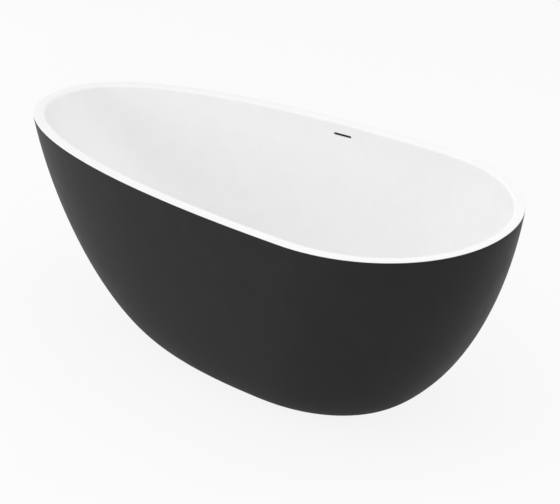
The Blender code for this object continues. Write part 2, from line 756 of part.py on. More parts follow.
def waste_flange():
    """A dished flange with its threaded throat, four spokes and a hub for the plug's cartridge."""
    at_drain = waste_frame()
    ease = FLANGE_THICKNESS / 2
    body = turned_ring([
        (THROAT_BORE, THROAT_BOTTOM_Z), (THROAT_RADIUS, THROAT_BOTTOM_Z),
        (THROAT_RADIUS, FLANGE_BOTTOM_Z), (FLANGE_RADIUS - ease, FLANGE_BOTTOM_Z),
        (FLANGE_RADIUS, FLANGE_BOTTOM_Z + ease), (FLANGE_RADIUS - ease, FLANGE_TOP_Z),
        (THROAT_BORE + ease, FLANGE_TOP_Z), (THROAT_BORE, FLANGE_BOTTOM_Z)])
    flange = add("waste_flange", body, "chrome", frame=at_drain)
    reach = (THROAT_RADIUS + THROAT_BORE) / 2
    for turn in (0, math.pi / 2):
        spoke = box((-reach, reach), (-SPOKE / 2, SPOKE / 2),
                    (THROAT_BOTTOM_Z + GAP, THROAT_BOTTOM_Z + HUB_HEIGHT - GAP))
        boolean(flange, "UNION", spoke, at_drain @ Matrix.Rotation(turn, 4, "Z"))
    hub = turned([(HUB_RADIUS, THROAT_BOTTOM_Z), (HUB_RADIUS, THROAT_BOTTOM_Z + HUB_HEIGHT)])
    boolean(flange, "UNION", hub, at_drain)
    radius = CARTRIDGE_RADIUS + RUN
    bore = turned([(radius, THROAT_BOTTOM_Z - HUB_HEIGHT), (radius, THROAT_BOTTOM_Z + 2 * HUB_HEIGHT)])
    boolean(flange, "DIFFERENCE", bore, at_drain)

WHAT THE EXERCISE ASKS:
Your task is to quote the listing above word for word.

TASK SOLUTION:
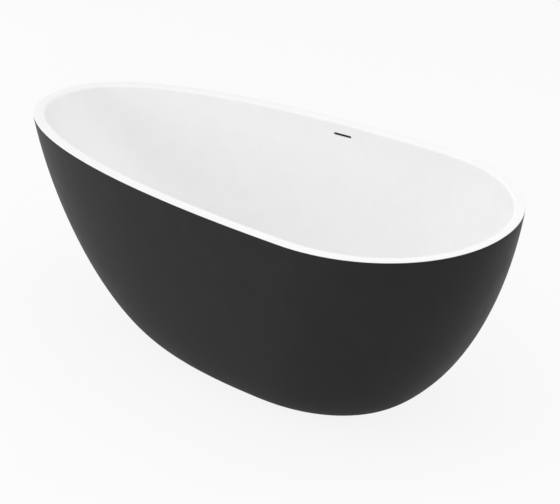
The Blender code for this object continues. Write part 2, from line 756 of part.py on. More parts follow.
def waste_flange():
    """A dished flange with its threaded throat, four spokes and a hub for the plug's cartridge."""
    at_drain = waste_frame()
    ease = FLANGE_THICKNESS / 2
    body = turned_ring([
        (THROAT_BORE, THROAT_BOTTOM_Z), (THROAT_RADIUS, THROAT_BOTTOM_Z),
        (THROAT_RADIUS, FLANGE_BOTTOM_Z), (FLANGE_RADIUS - ease, FLANGE_BOTTOM_Z),
        (FLANGE_RADIUS, FLANGE_BOTTOM_Z + ease), (FLANGE_RADIUS - ease, FLANGE_TOP_Z),
        (THROAT_BORE + ease, FLANGE_TOP_Z), (THROAT_BORE, FLANGE_BOTTOM_Z)])
    flange = add("waste_flange", body, "chrome", frame=at_drain)
    reach = (THROAT_RADIUS + THROAT_BORE) / 2
    for turn in (0, math.pi / 2):
        spoke = box((-reach, reach), (-SPOKE / 2, SPOKE / 2),
                    (THROAT_BOTTOM_Z + GAP, THROAT_BOTTOM_Z + HUB_HEIGHT - GAP))
        boolean(flange, "UNION", spoke, at_drain @ Matrix.Rotation(turn, 4, "Z"))
    hub = turned([(HUB_RADIUS, THROAT_BOTTOM_Z), (HUB_RADIUS, THROAT_BOTTOM_Z + HUB_HEIGHT)])
    boolean(flange, "UNION", hub, at_drain)
    radius = CARTRIDGE_RADIUS + RUN
    bore = turned([(radius, THROAT_BOTTOM_Z - HUB_HEIGHT), (radius, THROAT_BOTTOM_Z + 2 * HUB_HEIGHT)])
    boolean(flange, "DIFFERENCE", bore, at_drain)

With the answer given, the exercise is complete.